REQUIREMENT
The lines to return are those from the one containing "Keep writing the Blender" down to the one containing "depth: How deep the ribs are.", inclusive; return them exactly and nothing else.

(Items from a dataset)
.....

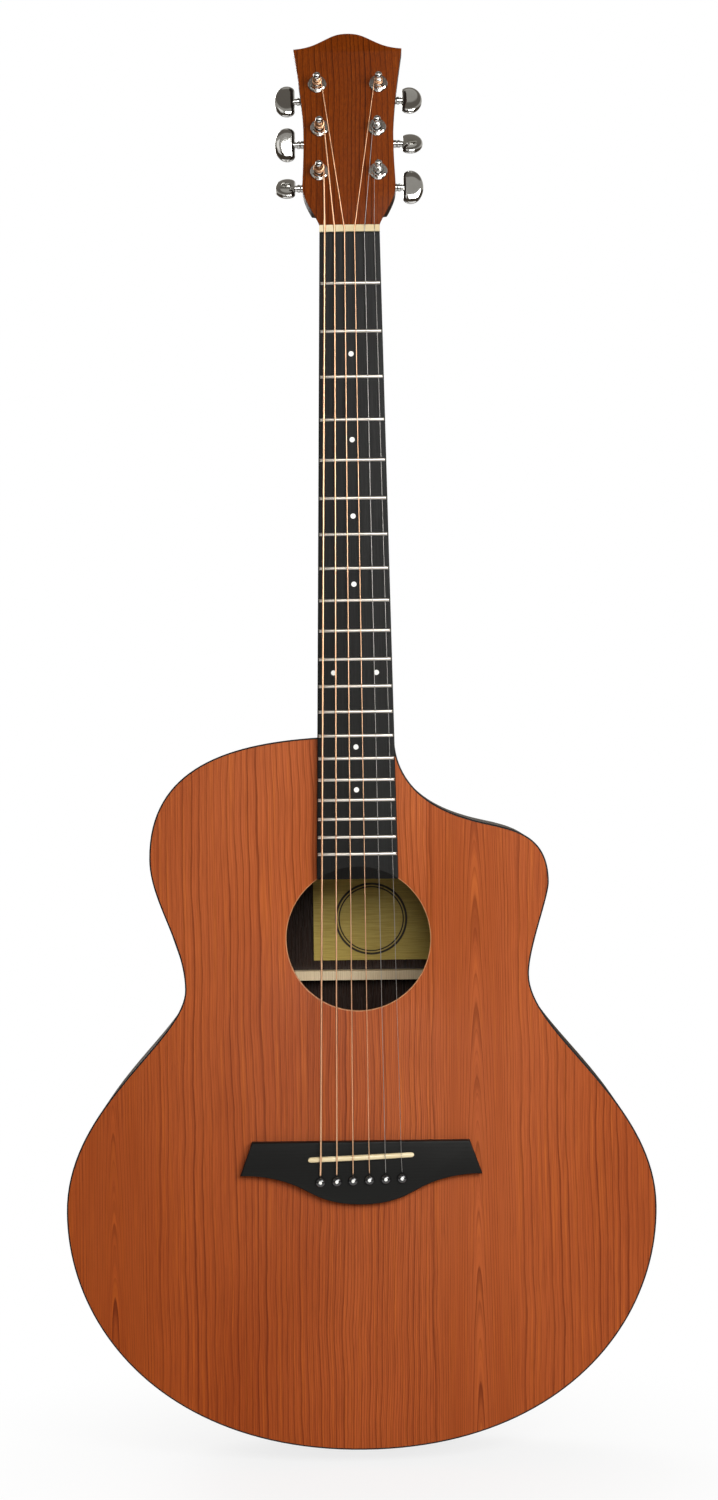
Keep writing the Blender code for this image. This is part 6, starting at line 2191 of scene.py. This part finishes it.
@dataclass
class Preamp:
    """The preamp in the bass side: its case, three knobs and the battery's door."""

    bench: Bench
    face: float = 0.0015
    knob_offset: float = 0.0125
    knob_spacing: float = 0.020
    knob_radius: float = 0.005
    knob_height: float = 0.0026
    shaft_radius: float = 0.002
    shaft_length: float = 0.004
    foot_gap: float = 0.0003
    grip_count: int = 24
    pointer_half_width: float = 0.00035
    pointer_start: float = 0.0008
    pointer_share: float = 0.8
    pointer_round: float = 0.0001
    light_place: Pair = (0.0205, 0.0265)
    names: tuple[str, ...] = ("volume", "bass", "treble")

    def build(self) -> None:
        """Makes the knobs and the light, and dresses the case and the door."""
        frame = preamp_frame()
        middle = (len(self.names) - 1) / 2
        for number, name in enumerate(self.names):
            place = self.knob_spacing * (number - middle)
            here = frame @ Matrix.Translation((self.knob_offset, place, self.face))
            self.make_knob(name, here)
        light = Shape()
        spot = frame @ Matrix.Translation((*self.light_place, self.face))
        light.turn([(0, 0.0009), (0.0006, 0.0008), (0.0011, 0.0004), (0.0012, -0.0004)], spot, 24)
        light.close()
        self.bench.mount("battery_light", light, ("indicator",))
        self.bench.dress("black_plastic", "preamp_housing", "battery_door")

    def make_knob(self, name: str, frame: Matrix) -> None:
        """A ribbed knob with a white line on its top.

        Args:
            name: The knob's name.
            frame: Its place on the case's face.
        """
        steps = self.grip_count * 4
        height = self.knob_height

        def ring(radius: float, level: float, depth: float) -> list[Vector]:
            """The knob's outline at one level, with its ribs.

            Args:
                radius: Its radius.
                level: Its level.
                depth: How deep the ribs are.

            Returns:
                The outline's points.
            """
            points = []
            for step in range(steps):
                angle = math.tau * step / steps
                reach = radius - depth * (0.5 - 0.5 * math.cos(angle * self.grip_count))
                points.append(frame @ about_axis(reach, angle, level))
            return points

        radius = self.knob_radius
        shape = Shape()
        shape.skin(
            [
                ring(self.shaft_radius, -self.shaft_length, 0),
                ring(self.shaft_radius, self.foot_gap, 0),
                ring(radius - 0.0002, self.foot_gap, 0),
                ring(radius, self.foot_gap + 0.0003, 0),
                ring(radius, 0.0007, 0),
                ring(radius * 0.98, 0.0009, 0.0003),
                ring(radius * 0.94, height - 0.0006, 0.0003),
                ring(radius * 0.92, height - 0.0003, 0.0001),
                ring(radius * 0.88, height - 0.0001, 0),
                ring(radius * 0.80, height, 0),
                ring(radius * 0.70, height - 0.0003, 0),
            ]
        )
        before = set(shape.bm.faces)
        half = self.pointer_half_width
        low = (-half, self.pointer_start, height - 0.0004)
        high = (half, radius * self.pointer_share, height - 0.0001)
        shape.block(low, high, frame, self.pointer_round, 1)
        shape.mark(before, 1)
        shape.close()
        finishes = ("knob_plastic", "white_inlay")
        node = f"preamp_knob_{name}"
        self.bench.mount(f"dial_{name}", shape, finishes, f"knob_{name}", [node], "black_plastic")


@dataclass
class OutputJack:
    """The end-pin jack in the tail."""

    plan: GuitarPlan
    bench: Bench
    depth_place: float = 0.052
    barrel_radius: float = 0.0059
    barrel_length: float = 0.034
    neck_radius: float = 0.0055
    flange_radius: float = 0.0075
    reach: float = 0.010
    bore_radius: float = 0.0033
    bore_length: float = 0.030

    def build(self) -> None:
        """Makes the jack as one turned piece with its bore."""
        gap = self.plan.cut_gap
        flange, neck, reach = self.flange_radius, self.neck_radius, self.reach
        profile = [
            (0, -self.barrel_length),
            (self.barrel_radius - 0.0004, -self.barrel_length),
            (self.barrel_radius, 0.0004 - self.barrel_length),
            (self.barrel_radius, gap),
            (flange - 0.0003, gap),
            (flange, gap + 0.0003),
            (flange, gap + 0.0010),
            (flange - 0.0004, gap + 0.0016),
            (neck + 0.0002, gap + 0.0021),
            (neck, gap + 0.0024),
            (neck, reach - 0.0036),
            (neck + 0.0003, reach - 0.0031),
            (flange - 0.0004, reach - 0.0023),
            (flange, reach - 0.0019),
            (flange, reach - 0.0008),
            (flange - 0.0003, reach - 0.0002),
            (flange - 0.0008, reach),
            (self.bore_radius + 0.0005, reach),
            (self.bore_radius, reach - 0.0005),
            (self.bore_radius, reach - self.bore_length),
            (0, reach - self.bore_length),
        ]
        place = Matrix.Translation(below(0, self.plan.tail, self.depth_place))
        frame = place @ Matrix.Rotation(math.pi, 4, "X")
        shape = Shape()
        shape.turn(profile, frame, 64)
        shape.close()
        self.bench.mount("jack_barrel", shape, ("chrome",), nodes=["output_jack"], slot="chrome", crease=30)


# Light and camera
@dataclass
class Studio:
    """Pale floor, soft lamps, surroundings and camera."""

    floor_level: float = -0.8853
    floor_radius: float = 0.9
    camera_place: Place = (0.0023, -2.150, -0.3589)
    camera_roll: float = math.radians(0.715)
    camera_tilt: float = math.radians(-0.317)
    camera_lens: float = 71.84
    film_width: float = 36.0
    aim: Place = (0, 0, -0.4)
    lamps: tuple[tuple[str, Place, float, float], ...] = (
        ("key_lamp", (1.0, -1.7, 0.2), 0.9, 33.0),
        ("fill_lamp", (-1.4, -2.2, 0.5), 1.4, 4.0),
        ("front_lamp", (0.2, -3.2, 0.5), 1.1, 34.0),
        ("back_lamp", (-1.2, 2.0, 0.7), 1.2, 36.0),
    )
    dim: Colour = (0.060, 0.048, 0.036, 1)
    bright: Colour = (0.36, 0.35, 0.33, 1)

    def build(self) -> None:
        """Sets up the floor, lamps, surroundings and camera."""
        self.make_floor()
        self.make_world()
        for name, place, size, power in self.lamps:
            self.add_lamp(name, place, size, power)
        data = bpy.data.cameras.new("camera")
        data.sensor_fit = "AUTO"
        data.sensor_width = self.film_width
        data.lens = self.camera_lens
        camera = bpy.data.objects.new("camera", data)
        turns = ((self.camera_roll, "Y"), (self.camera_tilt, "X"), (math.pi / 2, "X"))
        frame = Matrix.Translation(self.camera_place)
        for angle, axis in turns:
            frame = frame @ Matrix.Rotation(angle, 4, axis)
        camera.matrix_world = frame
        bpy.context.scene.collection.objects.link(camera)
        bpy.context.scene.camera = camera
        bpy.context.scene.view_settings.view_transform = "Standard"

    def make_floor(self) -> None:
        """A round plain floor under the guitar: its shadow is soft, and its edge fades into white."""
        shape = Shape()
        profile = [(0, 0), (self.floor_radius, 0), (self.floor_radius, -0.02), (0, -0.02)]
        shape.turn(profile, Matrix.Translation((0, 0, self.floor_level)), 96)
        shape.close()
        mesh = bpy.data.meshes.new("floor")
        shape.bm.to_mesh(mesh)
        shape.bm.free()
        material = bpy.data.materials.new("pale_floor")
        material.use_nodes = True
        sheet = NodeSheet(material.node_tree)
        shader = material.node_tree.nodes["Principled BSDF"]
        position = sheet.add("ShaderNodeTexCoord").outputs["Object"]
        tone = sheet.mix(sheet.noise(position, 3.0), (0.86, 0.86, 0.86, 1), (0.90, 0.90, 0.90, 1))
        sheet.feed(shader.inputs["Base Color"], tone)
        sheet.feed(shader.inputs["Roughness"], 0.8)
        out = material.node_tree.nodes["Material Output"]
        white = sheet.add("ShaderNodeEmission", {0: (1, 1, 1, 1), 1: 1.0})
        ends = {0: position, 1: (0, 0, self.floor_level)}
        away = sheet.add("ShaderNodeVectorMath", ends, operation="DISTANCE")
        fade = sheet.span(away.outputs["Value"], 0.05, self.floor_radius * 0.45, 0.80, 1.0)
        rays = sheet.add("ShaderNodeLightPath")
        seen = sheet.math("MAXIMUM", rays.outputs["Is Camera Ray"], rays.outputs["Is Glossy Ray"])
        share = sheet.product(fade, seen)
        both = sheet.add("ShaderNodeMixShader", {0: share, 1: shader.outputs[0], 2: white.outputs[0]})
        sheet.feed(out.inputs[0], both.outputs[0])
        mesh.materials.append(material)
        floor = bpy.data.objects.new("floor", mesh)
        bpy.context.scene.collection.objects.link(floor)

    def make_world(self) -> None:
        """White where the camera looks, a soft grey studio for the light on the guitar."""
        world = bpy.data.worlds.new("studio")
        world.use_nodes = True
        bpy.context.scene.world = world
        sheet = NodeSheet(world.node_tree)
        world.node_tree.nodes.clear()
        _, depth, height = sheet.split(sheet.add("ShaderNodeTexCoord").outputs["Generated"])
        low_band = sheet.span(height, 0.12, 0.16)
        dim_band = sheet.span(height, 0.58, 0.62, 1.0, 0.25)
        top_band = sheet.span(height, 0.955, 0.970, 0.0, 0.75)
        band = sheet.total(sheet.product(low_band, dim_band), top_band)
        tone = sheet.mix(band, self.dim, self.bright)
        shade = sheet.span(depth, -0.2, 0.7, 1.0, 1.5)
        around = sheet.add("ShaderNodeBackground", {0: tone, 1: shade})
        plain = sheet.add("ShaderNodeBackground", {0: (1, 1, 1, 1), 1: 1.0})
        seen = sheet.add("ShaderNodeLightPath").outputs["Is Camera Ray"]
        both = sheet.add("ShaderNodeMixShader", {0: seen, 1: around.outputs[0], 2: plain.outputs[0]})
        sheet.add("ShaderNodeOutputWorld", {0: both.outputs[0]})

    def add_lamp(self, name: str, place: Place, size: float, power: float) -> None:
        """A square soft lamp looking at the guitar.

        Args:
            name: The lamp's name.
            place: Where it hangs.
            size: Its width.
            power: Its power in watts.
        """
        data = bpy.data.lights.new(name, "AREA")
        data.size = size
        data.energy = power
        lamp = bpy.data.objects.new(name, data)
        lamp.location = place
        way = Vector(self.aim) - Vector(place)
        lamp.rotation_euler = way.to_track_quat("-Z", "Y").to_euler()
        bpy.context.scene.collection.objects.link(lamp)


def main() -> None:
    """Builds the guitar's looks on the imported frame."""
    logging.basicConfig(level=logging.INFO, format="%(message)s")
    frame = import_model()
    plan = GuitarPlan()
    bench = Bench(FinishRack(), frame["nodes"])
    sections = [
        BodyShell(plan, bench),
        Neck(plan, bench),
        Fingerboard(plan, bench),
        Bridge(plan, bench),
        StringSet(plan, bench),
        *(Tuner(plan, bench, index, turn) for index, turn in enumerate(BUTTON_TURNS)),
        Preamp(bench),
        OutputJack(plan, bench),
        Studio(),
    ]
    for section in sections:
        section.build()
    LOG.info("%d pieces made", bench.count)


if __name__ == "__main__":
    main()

.....

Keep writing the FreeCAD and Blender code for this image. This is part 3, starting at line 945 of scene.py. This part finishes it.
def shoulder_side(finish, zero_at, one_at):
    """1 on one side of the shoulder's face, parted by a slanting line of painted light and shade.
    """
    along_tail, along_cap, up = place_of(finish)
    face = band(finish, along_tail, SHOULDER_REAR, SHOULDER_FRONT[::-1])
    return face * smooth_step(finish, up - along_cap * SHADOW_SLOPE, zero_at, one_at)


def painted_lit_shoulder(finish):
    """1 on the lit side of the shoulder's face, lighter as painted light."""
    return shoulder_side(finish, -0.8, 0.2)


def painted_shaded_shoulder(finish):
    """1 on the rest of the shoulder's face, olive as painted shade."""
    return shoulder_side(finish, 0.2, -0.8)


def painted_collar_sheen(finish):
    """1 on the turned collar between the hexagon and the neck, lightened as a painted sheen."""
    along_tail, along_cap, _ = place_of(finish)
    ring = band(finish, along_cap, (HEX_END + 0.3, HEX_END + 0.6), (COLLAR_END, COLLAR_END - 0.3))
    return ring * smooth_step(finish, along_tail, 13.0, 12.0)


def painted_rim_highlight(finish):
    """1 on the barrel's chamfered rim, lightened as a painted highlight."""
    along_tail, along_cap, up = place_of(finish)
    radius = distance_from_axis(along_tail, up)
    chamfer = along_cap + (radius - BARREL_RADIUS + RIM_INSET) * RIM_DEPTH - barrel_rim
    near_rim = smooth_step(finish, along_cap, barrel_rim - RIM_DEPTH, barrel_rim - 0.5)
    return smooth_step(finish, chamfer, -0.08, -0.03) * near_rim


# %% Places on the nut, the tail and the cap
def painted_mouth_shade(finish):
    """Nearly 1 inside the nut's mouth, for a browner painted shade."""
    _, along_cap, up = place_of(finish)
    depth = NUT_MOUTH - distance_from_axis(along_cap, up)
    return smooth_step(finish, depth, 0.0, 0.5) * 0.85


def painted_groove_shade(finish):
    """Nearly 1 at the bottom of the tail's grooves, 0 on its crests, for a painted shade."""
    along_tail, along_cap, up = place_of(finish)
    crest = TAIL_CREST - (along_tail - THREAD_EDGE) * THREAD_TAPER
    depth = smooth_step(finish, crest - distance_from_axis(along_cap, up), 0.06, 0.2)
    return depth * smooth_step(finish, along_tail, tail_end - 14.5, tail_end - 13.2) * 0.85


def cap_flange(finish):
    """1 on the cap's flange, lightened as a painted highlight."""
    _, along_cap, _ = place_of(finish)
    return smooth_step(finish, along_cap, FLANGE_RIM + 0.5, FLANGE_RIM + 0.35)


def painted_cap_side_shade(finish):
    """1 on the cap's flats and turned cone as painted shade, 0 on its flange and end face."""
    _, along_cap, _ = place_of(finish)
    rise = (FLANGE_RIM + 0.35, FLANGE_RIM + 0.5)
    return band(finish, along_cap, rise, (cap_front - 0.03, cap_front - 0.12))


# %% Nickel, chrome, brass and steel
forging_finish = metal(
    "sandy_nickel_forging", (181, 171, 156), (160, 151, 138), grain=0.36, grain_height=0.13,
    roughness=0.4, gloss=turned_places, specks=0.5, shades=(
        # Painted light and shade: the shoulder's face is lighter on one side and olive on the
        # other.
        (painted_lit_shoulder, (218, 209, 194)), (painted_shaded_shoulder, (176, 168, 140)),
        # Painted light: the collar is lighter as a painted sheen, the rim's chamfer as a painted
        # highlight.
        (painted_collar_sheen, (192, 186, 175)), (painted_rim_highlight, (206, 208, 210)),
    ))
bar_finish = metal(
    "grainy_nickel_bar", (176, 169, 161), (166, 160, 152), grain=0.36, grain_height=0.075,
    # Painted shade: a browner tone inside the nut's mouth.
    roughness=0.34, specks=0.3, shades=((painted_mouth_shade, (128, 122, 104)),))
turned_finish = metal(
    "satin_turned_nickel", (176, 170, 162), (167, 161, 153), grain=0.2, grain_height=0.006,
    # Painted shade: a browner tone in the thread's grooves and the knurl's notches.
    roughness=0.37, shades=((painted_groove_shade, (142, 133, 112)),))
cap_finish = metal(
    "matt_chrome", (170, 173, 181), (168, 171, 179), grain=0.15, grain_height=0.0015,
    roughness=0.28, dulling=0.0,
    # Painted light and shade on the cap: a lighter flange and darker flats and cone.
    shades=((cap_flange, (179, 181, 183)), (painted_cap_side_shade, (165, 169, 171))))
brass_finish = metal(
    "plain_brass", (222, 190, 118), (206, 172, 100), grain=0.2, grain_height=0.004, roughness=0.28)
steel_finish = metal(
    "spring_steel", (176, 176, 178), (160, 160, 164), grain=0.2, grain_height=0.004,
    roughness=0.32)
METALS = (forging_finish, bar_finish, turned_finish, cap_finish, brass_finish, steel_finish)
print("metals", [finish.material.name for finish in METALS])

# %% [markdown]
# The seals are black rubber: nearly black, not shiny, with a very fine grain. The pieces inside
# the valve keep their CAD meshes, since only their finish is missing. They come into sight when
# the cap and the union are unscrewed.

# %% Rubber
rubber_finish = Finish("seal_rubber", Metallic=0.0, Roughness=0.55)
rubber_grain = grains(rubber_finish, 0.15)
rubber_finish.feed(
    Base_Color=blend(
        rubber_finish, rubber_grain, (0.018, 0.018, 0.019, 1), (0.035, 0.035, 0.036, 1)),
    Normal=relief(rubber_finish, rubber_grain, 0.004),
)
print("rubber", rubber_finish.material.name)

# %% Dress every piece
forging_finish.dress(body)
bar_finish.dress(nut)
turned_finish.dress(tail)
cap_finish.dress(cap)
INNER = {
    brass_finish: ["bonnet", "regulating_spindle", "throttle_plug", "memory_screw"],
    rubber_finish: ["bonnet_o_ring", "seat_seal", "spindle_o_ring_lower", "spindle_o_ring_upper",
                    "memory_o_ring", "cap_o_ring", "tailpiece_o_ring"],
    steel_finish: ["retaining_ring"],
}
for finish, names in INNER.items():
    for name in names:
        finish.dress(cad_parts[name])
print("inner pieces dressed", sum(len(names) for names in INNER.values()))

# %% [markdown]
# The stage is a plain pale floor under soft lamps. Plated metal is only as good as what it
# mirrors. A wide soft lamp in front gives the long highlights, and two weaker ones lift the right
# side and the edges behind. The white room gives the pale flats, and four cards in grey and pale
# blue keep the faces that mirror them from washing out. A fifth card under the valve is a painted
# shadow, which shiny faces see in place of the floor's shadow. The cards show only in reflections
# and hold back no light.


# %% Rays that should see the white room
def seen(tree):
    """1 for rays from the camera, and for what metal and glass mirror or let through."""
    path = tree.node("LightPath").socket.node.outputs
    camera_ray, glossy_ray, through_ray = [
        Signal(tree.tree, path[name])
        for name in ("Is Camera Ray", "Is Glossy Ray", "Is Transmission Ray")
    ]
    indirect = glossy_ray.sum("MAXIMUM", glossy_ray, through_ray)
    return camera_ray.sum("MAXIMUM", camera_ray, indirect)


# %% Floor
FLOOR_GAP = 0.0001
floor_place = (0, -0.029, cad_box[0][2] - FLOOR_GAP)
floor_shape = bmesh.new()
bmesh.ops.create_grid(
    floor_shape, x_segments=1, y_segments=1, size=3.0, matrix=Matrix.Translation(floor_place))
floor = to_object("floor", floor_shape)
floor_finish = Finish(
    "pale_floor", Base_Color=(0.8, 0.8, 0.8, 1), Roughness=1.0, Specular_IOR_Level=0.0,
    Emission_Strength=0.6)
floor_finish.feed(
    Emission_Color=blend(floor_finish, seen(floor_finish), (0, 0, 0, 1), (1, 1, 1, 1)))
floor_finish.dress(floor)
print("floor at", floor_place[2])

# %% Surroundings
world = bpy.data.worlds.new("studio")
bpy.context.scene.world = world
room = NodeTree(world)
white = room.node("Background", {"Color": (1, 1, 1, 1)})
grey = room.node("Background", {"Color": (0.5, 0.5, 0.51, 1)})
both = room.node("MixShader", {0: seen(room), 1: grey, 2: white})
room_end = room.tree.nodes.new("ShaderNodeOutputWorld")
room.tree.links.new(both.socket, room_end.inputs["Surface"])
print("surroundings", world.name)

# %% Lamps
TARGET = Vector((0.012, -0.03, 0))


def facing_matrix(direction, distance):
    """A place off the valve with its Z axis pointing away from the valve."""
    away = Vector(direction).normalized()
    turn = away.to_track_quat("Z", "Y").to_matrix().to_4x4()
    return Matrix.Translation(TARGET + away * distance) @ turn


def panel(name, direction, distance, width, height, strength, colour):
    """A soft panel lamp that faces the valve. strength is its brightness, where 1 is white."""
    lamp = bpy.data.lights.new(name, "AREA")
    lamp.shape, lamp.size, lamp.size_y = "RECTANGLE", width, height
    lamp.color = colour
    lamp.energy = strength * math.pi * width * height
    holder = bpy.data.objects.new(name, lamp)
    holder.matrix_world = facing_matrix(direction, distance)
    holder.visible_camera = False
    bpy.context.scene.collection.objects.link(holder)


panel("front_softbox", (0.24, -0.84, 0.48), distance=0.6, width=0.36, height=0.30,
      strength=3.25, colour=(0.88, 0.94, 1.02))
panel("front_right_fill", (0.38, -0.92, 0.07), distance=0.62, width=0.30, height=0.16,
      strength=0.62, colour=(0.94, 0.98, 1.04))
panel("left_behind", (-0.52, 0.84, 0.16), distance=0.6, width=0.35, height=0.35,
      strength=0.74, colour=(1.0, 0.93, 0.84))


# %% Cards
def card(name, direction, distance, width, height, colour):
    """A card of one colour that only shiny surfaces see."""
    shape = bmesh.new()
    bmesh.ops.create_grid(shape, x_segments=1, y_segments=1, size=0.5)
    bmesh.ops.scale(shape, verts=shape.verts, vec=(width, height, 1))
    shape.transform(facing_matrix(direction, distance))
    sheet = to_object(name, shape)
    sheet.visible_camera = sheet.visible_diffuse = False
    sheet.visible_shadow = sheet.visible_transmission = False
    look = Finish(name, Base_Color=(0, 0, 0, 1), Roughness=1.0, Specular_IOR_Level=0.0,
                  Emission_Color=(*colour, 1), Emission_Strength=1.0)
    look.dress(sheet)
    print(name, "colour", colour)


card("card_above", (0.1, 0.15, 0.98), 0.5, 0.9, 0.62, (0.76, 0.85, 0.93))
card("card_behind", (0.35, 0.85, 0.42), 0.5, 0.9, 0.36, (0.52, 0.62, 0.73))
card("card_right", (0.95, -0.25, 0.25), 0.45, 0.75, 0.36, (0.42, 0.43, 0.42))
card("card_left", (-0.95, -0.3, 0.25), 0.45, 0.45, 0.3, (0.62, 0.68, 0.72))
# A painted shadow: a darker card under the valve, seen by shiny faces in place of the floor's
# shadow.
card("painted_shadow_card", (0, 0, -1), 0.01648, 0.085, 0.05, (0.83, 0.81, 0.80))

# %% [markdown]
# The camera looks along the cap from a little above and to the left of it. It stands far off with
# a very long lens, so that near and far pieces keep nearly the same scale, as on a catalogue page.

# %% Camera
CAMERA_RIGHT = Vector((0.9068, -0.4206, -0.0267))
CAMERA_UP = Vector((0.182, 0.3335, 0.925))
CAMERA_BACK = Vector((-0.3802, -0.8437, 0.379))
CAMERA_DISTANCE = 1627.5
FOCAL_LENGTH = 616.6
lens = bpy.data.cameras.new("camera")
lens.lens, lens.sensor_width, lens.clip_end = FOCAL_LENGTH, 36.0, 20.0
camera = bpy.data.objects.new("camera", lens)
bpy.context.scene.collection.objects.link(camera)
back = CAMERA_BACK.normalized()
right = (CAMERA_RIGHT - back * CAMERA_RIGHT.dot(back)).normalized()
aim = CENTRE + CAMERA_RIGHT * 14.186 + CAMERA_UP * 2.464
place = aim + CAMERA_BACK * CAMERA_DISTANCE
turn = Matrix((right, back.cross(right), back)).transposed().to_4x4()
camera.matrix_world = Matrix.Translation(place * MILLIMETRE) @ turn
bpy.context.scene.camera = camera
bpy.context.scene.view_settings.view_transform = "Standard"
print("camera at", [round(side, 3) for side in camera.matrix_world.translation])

.....

FULL OUTPUT
Keep writing the Blender code for this image. This is part 6, starting at line 2191 of scene.py. This part finishes it.
@dataclass
class Preamp:
    """The preamp in the bass side: its case, three knobs and the battery's door."""

    bench: Bench
    face: float = 0.0015
    knob_offset: float = 0.0125
    knob_spacing: float = 0.020
    knob_radius: float = 0.005
    knob_height: float = 0.0026
    shaft_radius: float = 0.002
    shaft_length: float = 0.004
    foot_gap: float = 0.0003
    grip_count: int = 24
    pointer_half_width: float = 0.00035
    pointer_start: float = 0.0008
    pointer_share: float = 0.8
    pointer_round: float = 0.0001
    light_place: Pair = (0.0205, 0.0265)
    names: tuple[str, ...] = ("volume", "bass", "treble")

    def build(self) -> None:
        """Makes the knobs and the light, and dresses the case and the door."""
        frame = preamp_frame()
        middle = (len(self.names) - 1) / 2
        for number, name in enumerate(self.names):
            place = self.knob_spacing * (number - middle)
            here = frame @ Matrix.Translation((self.knob_offset, place, self.face))
            self.make_knob(name, here)
        light = Shape()
        spot = frame @ Matrix.Translation((*self.light_place, self.face))
        light.turn([(0, 0.0009), (0.0006, 0.0008), (0.0011, 0.0004), (0.0012, -0.0004)], spot, 24)
        light.close()
        self.bench.mount("battery_light", light, ("indicator",))
        self.bench.dress("black_plastic", "preamp_housing", "battery_door")

    def make_knob(self, name: str, frame: Matrix) -> None:
        """A ribbed knob with a white line on its top.

        Args:
            name: The knob's name.
            frame: Its place on the case's face.
        """
        steps = self.grip_count * 4
        height = self.knob_height

        def ring(radius: float, level: float, depth: float) -> list[Vector]:
            """The knob's outline at one level, with its ribs.

            Args:
                radius: Its radius.
                level: Its level.
                depth: How deep the ribs are.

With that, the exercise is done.